## WHAT THE TASK ASKS
Pick out every line in the data below that holds "joints".

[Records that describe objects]
________________

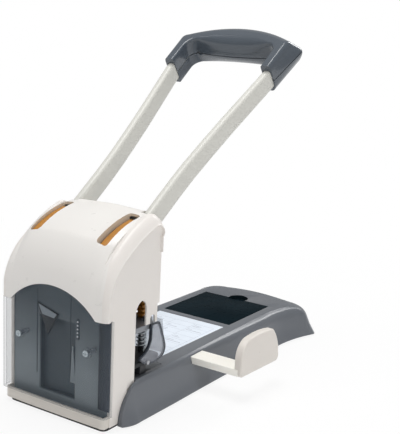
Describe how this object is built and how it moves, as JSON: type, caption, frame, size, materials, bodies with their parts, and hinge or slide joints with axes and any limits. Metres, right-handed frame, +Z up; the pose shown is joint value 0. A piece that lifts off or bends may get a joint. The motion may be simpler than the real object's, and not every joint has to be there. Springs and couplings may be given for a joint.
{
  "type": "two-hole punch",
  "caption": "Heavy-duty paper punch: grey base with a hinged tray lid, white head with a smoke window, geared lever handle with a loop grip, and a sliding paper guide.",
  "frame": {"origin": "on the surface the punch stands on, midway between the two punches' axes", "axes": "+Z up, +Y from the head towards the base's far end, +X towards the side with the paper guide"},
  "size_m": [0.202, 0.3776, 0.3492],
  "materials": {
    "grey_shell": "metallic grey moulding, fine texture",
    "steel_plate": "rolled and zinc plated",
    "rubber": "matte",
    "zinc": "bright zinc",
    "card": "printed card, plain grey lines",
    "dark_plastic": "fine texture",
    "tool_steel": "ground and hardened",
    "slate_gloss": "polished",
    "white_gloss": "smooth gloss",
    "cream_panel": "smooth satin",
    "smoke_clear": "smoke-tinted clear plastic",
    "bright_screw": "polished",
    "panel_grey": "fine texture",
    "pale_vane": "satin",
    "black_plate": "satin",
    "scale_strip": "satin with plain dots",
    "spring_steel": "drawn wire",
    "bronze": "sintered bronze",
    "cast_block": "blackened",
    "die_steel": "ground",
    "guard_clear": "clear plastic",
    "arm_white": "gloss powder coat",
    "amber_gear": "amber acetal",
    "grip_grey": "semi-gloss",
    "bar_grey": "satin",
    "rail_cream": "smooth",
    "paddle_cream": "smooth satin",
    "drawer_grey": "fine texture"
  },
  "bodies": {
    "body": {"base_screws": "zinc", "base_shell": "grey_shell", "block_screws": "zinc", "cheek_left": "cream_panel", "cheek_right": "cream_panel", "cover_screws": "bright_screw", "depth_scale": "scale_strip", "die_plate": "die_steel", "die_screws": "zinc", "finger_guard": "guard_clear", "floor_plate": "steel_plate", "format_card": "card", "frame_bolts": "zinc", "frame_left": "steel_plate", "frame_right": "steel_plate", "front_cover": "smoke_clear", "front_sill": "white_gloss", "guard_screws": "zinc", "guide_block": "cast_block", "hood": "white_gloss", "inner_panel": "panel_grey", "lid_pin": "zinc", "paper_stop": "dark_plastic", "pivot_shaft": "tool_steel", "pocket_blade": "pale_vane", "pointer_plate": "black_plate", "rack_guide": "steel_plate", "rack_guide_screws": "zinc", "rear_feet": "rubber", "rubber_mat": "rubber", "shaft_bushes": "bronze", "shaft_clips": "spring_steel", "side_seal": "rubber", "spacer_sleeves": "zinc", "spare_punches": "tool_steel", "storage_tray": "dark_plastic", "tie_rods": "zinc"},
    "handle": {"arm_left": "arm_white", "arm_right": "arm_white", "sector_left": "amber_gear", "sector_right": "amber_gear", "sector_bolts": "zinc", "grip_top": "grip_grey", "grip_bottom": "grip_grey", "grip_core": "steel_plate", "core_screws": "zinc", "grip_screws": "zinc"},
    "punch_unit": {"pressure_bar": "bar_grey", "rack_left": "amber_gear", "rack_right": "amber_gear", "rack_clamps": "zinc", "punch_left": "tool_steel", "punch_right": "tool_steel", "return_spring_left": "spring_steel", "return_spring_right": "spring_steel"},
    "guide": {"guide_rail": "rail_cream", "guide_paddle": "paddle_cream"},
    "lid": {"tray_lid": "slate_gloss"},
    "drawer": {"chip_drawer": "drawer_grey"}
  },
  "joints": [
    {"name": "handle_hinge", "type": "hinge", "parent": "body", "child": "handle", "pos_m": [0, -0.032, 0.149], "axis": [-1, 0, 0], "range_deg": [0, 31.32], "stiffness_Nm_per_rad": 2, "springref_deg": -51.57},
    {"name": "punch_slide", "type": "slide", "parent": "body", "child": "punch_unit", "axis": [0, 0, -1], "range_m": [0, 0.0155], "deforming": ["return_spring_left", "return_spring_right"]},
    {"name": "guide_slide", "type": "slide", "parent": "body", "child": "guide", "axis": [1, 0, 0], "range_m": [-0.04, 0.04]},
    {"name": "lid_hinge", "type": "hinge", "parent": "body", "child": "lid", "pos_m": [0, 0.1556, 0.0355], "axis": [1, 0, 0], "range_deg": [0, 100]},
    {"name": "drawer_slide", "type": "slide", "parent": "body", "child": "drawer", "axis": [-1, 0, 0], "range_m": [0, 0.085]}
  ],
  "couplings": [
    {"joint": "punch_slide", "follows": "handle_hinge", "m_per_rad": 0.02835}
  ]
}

________________

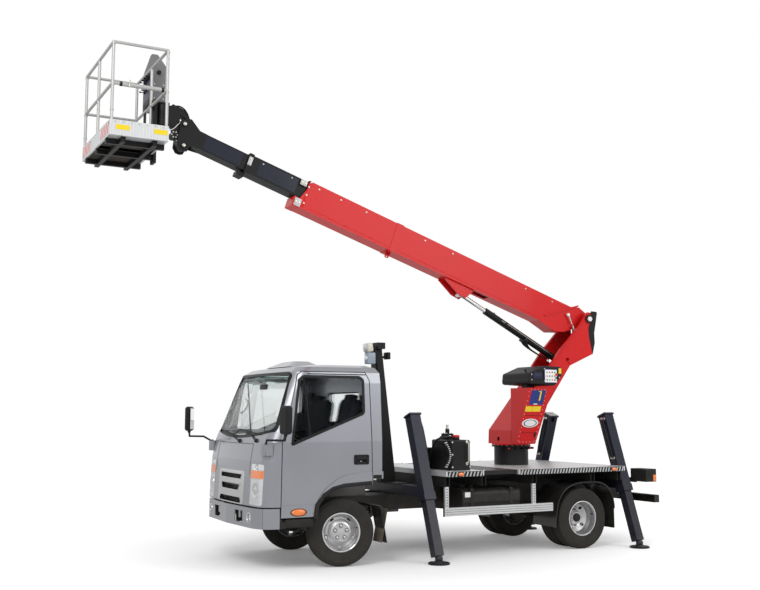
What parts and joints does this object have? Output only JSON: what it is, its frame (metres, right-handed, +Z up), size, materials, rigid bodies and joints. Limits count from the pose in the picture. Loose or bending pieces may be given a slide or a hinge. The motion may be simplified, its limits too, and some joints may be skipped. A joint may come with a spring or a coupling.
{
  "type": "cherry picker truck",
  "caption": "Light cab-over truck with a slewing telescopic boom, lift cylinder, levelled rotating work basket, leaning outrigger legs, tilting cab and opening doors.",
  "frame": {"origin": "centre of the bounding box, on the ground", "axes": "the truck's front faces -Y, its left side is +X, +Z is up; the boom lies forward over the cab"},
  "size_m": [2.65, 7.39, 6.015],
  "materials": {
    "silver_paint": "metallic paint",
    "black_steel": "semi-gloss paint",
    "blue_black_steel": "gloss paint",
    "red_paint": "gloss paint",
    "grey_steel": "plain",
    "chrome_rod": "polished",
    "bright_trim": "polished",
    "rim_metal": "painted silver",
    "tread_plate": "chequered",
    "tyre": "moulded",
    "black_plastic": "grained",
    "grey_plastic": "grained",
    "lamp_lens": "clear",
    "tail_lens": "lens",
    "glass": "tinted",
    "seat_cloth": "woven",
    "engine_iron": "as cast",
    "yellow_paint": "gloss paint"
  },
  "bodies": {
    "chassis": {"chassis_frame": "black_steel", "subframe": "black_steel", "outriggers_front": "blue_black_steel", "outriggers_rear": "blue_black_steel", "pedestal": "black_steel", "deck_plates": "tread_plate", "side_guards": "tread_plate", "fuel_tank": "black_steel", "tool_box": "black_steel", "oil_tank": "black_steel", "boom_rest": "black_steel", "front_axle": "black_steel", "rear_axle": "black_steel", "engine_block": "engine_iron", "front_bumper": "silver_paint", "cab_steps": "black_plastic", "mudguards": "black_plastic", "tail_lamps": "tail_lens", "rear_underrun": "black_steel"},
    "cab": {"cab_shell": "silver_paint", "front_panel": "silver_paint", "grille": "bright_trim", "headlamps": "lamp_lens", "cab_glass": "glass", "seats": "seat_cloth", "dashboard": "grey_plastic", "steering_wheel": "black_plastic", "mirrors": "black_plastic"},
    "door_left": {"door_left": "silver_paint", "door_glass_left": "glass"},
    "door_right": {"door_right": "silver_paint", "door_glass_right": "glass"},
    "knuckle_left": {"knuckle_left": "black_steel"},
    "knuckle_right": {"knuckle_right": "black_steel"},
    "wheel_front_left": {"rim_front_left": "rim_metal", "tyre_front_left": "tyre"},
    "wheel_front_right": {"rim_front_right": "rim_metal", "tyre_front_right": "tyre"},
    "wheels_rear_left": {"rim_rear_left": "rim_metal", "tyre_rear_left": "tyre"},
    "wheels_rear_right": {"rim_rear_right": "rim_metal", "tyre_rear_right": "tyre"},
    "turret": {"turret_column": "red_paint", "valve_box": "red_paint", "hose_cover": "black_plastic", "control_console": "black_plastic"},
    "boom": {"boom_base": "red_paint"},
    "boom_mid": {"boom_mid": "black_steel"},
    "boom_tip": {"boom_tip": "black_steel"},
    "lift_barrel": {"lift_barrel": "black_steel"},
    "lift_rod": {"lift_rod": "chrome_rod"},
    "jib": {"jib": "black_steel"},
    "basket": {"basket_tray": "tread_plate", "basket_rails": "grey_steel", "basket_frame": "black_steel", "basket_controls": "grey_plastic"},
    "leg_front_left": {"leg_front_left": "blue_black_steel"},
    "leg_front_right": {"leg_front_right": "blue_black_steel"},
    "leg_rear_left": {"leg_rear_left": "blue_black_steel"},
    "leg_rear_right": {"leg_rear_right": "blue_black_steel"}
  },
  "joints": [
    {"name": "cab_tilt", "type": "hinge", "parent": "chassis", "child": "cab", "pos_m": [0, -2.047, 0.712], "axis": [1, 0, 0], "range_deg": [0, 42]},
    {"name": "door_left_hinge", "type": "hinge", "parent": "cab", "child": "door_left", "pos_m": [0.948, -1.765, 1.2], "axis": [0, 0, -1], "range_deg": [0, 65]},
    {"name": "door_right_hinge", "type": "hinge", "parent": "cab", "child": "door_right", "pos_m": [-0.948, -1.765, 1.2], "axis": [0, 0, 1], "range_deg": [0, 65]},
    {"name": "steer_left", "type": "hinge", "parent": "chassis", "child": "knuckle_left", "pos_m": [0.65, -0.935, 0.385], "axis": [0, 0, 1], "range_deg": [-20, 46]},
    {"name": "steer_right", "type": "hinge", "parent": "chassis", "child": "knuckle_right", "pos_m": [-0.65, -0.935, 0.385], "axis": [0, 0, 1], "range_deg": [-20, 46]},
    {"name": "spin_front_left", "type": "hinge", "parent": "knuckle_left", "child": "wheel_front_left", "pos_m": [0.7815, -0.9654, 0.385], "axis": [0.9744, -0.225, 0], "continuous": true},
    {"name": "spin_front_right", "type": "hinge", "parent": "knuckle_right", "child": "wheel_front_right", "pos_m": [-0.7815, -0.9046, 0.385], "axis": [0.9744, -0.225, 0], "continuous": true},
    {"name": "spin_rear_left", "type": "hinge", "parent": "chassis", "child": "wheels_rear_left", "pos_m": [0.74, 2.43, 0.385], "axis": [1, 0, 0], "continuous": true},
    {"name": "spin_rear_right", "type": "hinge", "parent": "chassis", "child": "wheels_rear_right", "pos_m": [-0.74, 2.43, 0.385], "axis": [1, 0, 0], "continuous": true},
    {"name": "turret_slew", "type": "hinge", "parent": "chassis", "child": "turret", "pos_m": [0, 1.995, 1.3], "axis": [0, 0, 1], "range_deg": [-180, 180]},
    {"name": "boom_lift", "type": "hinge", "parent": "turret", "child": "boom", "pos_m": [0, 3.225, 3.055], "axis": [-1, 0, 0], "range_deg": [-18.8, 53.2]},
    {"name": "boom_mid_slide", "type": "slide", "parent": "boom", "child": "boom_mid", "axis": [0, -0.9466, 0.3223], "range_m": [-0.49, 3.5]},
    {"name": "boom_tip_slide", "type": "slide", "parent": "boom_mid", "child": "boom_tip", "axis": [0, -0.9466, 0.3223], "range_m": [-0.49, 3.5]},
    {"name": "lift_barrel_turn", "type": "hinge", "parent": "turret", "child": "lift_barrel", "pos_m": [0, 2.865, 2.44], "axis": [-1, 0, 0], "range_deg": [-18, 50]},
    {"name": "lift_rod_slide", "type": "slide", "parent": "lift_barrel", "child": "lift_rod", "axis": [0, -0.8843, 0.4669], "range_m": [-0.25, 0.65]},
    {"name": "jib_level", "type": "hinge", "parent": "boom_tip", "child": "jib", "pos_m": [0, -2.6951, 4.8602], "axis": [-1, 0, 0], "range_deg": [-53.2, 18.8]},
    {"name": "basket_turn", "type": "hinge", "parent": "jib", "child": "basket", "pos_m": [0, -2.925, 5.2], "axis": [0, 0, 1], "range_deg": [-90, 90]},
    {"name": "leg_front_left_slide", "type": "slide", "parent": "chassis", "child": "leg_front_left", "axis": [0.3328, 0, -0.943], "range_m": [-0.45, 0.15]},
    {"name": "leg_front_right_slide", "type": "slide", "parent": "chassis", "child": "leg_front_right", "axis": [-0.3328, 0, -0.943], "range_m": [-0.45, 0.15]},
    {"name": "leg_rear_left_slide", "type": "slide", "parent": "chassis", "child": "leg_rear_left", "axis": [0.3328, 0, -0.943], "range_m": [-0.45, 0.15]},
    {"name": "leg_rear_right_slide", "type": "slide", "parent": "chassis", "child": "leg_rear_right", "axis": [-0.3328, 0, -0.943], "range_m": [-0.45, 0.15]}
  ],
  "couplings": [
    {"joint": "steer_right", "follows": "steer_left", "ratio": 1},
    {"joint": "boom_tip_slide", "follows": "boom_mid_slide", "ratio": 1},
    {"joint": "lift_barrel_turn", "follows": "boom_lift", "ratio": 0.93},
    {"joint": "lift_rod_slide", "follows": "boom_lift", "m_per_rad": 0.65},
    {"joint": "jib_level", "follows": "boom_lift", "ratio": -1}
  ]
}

________________

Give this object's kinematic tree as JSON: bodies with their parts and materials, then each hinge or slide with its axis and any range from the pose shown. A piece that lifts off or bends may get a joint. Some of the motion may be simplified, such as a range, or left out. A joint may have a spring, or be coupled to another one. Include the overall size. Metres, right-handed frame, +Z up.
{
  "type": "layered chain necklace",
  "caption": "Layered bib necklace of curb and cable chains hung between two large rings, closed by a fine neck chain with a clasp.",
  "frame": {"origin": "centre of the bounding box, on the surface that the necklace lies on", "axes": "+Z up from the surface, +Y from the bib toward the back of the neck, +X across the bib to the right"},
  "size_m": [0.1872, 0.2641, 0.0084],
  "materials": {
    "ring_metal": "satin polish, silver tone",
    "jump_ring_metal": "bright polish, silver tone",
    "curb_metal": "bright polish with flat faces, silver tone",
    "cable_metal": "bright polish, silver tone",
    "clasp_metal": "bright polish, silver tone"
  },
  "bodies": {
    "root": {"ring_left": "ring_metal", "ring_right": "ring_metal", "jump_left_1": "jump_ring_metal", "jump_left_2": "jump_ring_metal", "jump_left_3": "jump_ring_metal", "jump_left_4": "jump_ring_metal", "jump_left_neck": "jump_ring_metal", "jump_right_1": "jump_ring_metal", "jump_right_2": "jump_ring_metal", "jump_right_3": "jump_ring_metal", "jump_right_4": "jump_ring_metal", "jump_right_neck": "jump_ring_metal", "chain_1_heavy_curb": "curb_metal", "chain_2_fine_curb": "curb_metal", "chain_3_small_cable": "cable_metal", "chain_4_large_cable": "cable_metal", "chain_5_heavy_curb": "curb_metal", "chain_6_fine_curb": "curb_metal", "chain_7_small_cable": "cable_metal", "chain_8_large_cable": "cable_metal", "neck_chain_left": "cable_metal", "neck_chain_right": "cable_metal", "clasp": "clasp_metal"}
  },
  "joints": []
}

________________

## RESULT OF THE TASK
Describe how this object is built and how it moves, as JSON: type, caption, frame, size, materials, bodies with their parts, and hinge or slide joints with axes and any limits. Metres, right-handed frame, +Z up; the pose shown is joint value 0. A piece that lifts off or bends may get a joint. The motion may be simpler than the real object's, and not every joint has to be there. Springs and couplings may be given for a joint.
  "joints": [
What parts and joints does this object have? Output only JSON: what it is, its frame (metres, right-handed, +Z up), size, materials, rigid bodies and joints. Limits count from the pose in the picture. Loose or bending pieces may be given a slide or a hinge. The motion may be simplified, its limits too, and some joints may be skipped. A joint may come with a spring or a coupling.
  "joints": [
  "joints": []